Scaling for Large Evals

Use the scheduler (src/scheduler/) for distributed runs
Use remote generation for heavy compute
Export to Google Sheets for team visibility

Extensibility: Build Custom Features

Custom Assertions

Write your own assertion logic:

// assertions/customCheck.js
export default function customCheck(output, context) {
  const pass = output.includes('expected');
  return {
    pass,
    score: pass ? 1 : 0,
    reason: pass ? 'Output matched' : 'Missing expected content'
  };
}

Use in config:

assert:
  - type: file://assertions/customCheck.js

MCP Server

Run the MCP server for AI assistant integration:

promptfoo mcp

Enables agents to:

Run evals from chat
Access red team scans
Query results
Generate test cases

Real-World Use Cases

Customer Support Chatbot

500+ test cases
Multi-model evals (GPT-4, Claude)
Red team for PII/jailbreak
CI blocks deploys on failures
Result: 90% fewer customer-reported issues

Content Generation Pipeline

LLM-graded evals for tone/style
Latency/cost thresholds
Model comparison for best value
Result: Consistent voice, 40% lower API costs

Healthcare Application

Red team for HIPAA
Custom assertions for medical accuracy
Local evals for privacy
Auditable trails
Result: Passed SOC 2 audit using promptfoo

Conclusion

Promptfoo brings data-driven, automated testing to LLM applications—catching regressions, security issues, and quality problems before production.

Key steps:

Install: npm install -g promptfoo then promptfoo init
Use semantic assertions for robust validation
Run red team scans for security
Integrate with CI/CD
Compare models objectively
Extend with custom providers/assertions

With promptfoo, you can confidently build, test, and secure LLM applications at scale.

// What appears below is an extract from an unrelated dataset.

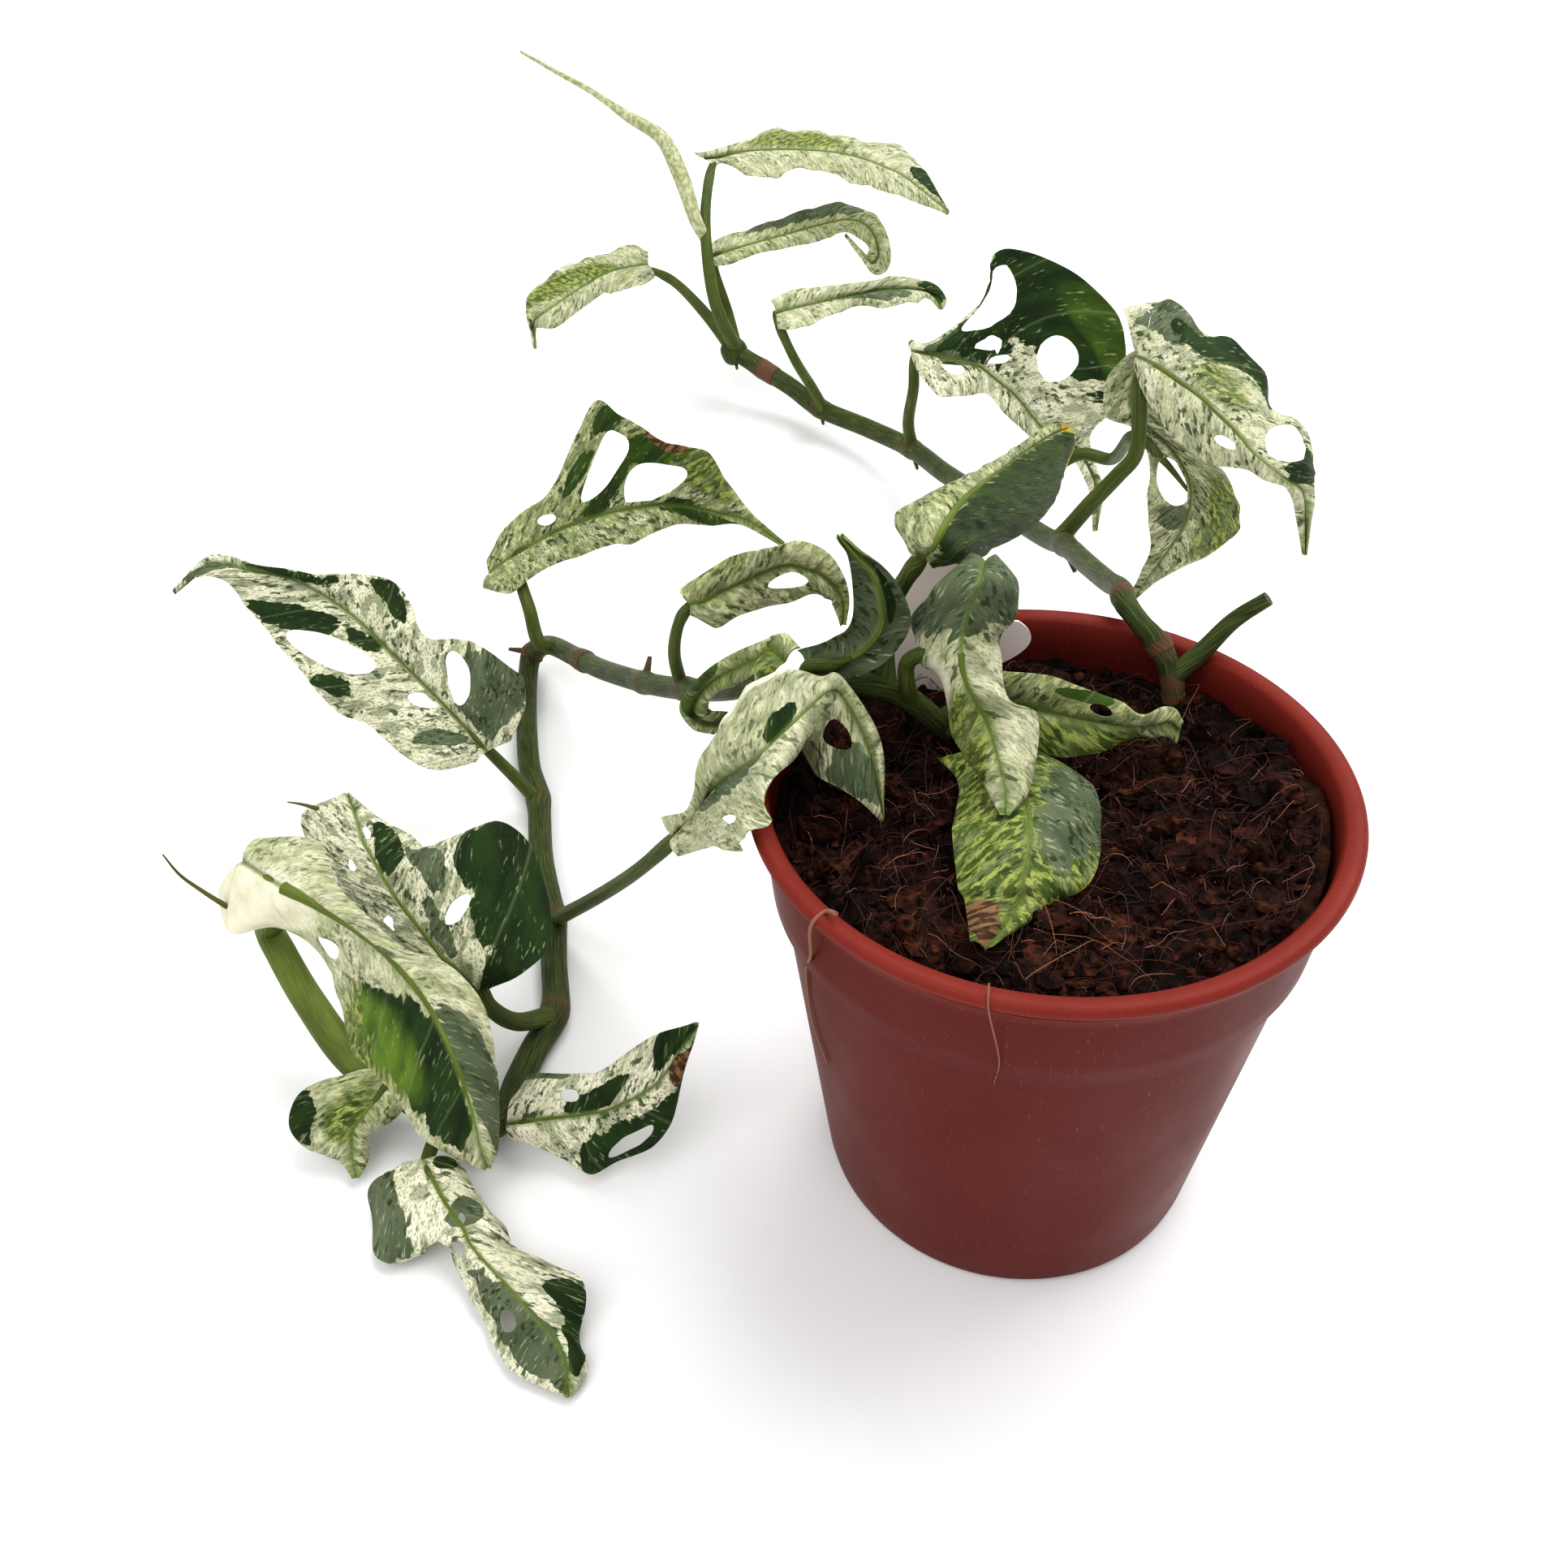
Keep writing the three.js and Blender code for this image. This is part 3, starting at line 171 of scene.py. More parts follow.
# Tag: thickness, half width and height, place and lean, and its outline as parts of the half width and of
# the height. A row of three places is a bend.
TAG_THICKNESS = 0.8
TAG_SIZE = (15, 41)
TAG_PLACE = (-14, 42, 96)
TAG_LEAN = 0.12
TAG_OUTLINE = [
    [(-0.7, 0), (-1, 0.35)],
    [(-1, 0.35), (-1, 1), (-0.2, 1)],
    [(-0.2, 1), (0.5, 0.95), (0.6, 0.62)],
    [(0.9, 0.62), (1.45, 0.5), (0.9, 0.38)],
    [(0.5, 0.3), (0.4, 0)],
]

# Leaf blades: bulge and edge wave of each half, how finely a blade is divided, and the slant and spacing of
# its side veins.
BLADE_THICKNESS = 0.5
LEAST_HALF_WIDTH = 0.7
CROWN = 1.2
EDGE_WAVE = 1
WAVES_PER_EDGE = 3
WIDE_STRETCH = (0.06, 0.92)
SLOPE_STEP = 0.02
NEAR_RIB = 0.25
HOLE_STRETCH = (0.03, 0.97)
RIB_CLEAR = 0.08
EDGE_CLEAR = 0.88
ROWS = 84
STRIPS = 44
VEIN_SLANT = 0.75
VEIN_SPACING = 8.5

# Relief of a blade, as heights: between the veins, crinkles, the two waves of the edge, and the channel
# along the rib with its width.
PUCKER = 0.34
CRINKLE = 0.42
RUFFLES = (0.9, 0.4)
CHANNEL = (0.5, 1.1)
PATCH_EDGE = (0.7, 1.35)

# Stalks: the usual joint, the steps under the blade, how deep they lie there, the part that is free, and
# the radius where a stalk and a midrib run out.
STALK_JOINT = (0.02, 0)
STALK_UNDER = (0, 0.1, 0.2)
STALK_SUNK = (0.95, 0.7, 0.35)
STALK_FREE_PART = 0.75
STALK_END = 0.5
RIB_END = 0.25

# Leaves. Each blade runs along its rib with an edge on each side, and all three end in its tip. joint is
# where the stalk meets it, thick is the stalk's radius at both ends and tint its green. A hole, and a patch
# of one of the marking colours, is an oval: its place and its two half axes, as along and across. ground is
# how green and how flecked the cream is, ruffle is how wavy the edge is.
MARK_KINDS = ("dark", "grey", "green", "pale", "yellow", "brown")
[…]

If you work with APIs, use Apidog with promptfoo. Apidog handles API design, testing, and docs; promptfoo covers LLM evaluation. Together, you get full-stack testing for modern apps.

FAQ

What is promptfoo used for?

Testing and evaluating LLM applications: automated tests against prompts, cross-model output comparisons, and security red-team assessments.

Is promptfoo free?

Yes, it’s open source (MIT). Free for personal and commercial use. Cloud/enterprise features may require paid plans.

How do I install promptfoo?

npm install -g promptfoo

Or use npx promptfoo@latest, brew install promptfoo (macOS), or pip install promptfoo (Python).

What models does promptfoo support?

90+ providers: OpenAI (GPT-4/o1), Anthropic (Claude 3.5/4/4.5), Google (Gemini), Microsoft (Azure OpenAI), Amazon Bedrock, Ollama local models, and more.

How do I run a red team scan?

promptfoo redteam init
promptfoo redteam run
promptfoo redteam report

Can I use promptfoo in CI/CD?

Yes—install promptfoo in your CI pipeline and run promptfoo eval with your config. Set threshold to enforce quality gates.

Does promptfoo send my data to external servers?

No. All runs are local unless you opt into cloud features. Cache and DB files are local.

How do I compare models with promptfoo?

List multiple providers in your config, run promptfoo eval, then promptfoo view to compare pass rates, cost, and latency in the web UI.